The easy jump is to point out the team is choosing to carry Pedroia, at best needing constant supervision and care now to simply stay on the field, over the likes of Blake Swihart, a fully functional player whose potential they’re willing to lose. It is ludicrous to really think that keeping Swihart and shedding Pedroia would be in the former’s best interests, consider what even an infirmed Pedroia means as a veteran in that clubhouse and the target that would put on Swihart if it came to pass. The train left the station on the 27-year-old catcher years ago, and losing a second baseman wasn’t going to gain him any additional playing time.
Not that it shouldn’t have. Boston’s production at second has been three times worse than any other team’s, yielding a .132/.185/.145 line.
This, however, is quickly becoming a season that’s going to necessitate hard decisions. On Pedroia, a close confidant of Cora’s back to their playing days and a man Cora once said he’d make his first bench coach if he ever got a manager’s job. On Porcello, whose struggle whether to be an effective sinkerballer or pile up strikeout totals with higher-risk high fastballs is back with a vengeance in 2019. On whether Sandy Leon’s true value to his pitchers justifying his abysmal offense.
For a lot of the returning stars from the 2018 champions, there was nowhere to go but down.

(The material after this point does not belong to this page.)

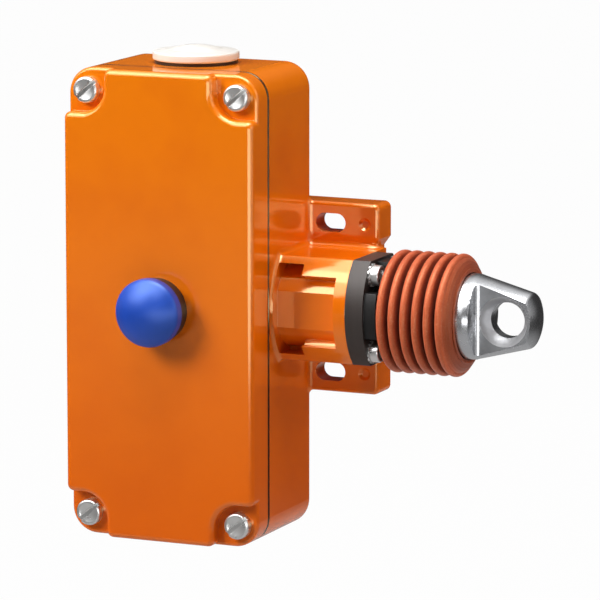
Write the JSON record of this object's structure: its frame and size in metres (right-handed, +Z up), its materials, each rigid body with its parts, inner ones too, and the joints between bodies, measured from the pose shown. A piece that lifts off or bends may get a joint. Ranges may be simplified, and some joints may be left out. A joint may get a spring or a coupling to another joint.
{
  "type": "rope pull switch",
  "caption": "Rope pull safety switch: cast enclosure with a domed reset button and a bellows-sealed, spring-loaded rope eye on its side.",
  "frame": {"origin": "on the mounting wall, midway between the two fixing slots", "axes": "+X along the pull of the rope, +Y into the wall (the cover faces -Y), +Z up along the enclosure"},
  "size_m": [0.1608, 0.0705, 0.1711],
  "materials": {
    "orange_paint": "satin orange-red paint on cast metal",
    "zinc_steel": "machined, bright",
    "bright_steel": "zinc plated",
    "spring_steel": "drawn wire",
    "black_plastic": "satin moulded",
    "white_plastic": "smooth moulded",
    "blue_plastic": "glossy moulded",
    "grey_plastic": "moulded",
    "black_rubber": "soft moulded",
    "red_rubber": "satin moulded",
    "bronze": "sintered",
    "brass": "turned"
  },
  "bodies": {
    "switch": {"housing_body": "orange_paint", "housing_cover": "orange_paint", "cover_gasket": "black_rubber", "cover_screws": "bright_steel", "reset_collar": "black_plastic", "reset_seal": "black_rubber", "reset_nut": "black_plastic", "reset_spring": "spring_steel", "top_cap": "white_plastic", "top_cap_seal": "black_rubber", "top_cap_nut": "white_plastic", "entry_plug": "black_plastic", "entry_plug_seal": "black_rubber", "bellows_flange": "black_plastic", "flange_screws": "bright_steel", "flange_washers": "bright_steel", "bellows": "red_rubber", "rod_bush": "bronze", "rope_spring": "spring_steel", "mechanism_frame": "zinc_steel", "frame_screws": "bright_steel", "latch_pin": "zinc_steel", "latch_spring": "spring_steel", "contact_block_upper": "grey_plastic", "contact_block_lower": "grey_plastic", "terminal_screws": "brass", "earth_screw": "brass", "earth_clamp": "brass"},
    "rope_pull_set": {"pull_eye": "zinc_steel", "pull_rod": "zinc_steel", "spring_piston": "zinc_steel", "cam_sleeve": "grey_plastic", "rod_nut": "bright_steel"},
    "reset_set": {"reset_button": "blue_plastic", "reset_clip": "spring_steel"},
    "latch": {"latch_lever": "zinc_steel"},
    "upper_plunger": {"contact_plunger_upper": "black_plastic"},
    "lower_plunger": {"contact_plunger_lower": "black_plastic"}
  },
  "joints": [
    {"name": "rope_pull", "type": "slide", "parent": "switch", "child": "rope_pull_set", "axis": [1, 0, 0], "range_m": [0, 0.01], "stiffness_N_per_m": 4000, "springref_m": -0.004, "deforming": ["bellows", "rope_spring"]},
    {"name": "reset_push", "type": "slide", "parent": "switch", "child": "reset_set", "axis": [0, 1, 0], "range_m": [0, 0.003], "stiffness_N_per_m": 1500, "springref_m": -0.002, "deforming": ["reset_spring"]},
    {"name": "latch_tilt", "type": "hinge", "parent": "switch", "child": "latch", "pos_m": [-0.0523, -0.0381, 0], "axis": [0, 0, 1], "range_deg": [0, 20.7]},
    {"name": "upper_contact", "type": "slide", "parent": "switch", "child": "upper_plunger", "axis": [0, 0, 1], "range_m": [0, 0.0025]},
    {"name": "lower_contact", "type": "slide", "parent": "switch", "child": "lower_plunger", "axis": [0, 0, -1], "range_m": [0, 0.0025]}
  ],
  "couplings": [
    {"joint": "latch_tilt", "follows": "reset_push", "rad_per_m": 120},
    {"joint": "upper_contact", "follows": "rope_pull", "ratio": 0.25},
    {"joint": "lower_contact", "follows": "rope_pull", "ratio": 0.25}
  ]
}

A slew of career years built 119-57. And with each loss, with each day the team batting average is .229, the team ERA is 6.01, that 119-win pace is going to be needed just to get a wild-card game at Fenway Park.
“It’s going to take everybody to get out of this,” Cora said.
No one more than him, because the honeymoon is finished and his team needs the kick he didn’t give them all spring.